Many humans love to start their day with a hot cup of coffee, and new research suggests honeybees feel the same way.
A team of researchers observed honeybees generally choose caffeinated nectar over non-caffeinated nectar, the University of Essex reported. The findings also suggest that the plants are using the addictive caffeine to trick bees into visiting them repeatedly, increasing pollination.
"These new findings are a reminder that, while mutually dependent, the interests of plants and pollinators don't always align," said study leader Margaret Couvillon, of the University's Laboratory of Apiculture and Social Insects. "Some plants, through the action of a secondary compound like caffeine that is present in nectar, may be tricking the honey bee by securing loyal and faithful foraging and recruitment [behaviors], perhaps without providing the best quality forage."

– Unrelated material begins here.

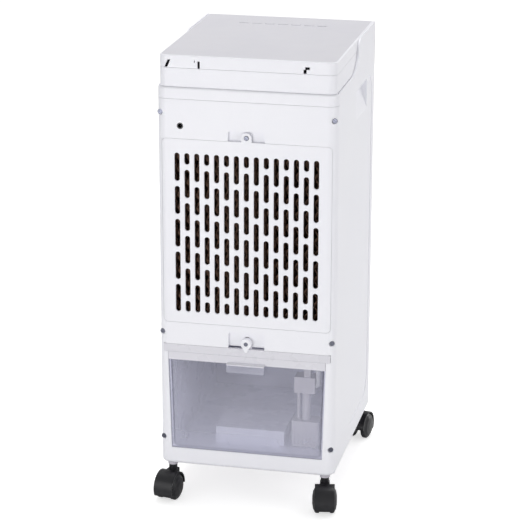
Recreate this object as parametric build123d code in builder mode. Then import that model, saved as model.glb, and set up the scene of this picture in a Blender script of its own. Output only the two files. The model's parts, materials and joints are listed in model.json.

Past studies have found bees are better at learning and have improved memories when they are under the influence of caffeine, suggesting a role for the reward pathway in bees' brains.
"I could not help but wonder how caffeine would affect the natural behaviours as seen in the field," Couvillon said.
To make their findings, the researchers observed bees' response to a sucrose solution with or without a dose of caffeine similar to what occurs naturally in some plants. They determined the caffeine caused the bees to exhibit more foraging behaviors. The bees directed their peers to the caffeinated samples through what is referred to as a "waggle dance" four times more frequently than non-caffeinated samples. The bees were more likely to return to caffeinated sites, and less likely to search for other resources. The researchers noted this could be problematic if the caffeinated nectar were to run dry.
The findings were published in a recent edition of the journal Current Biology.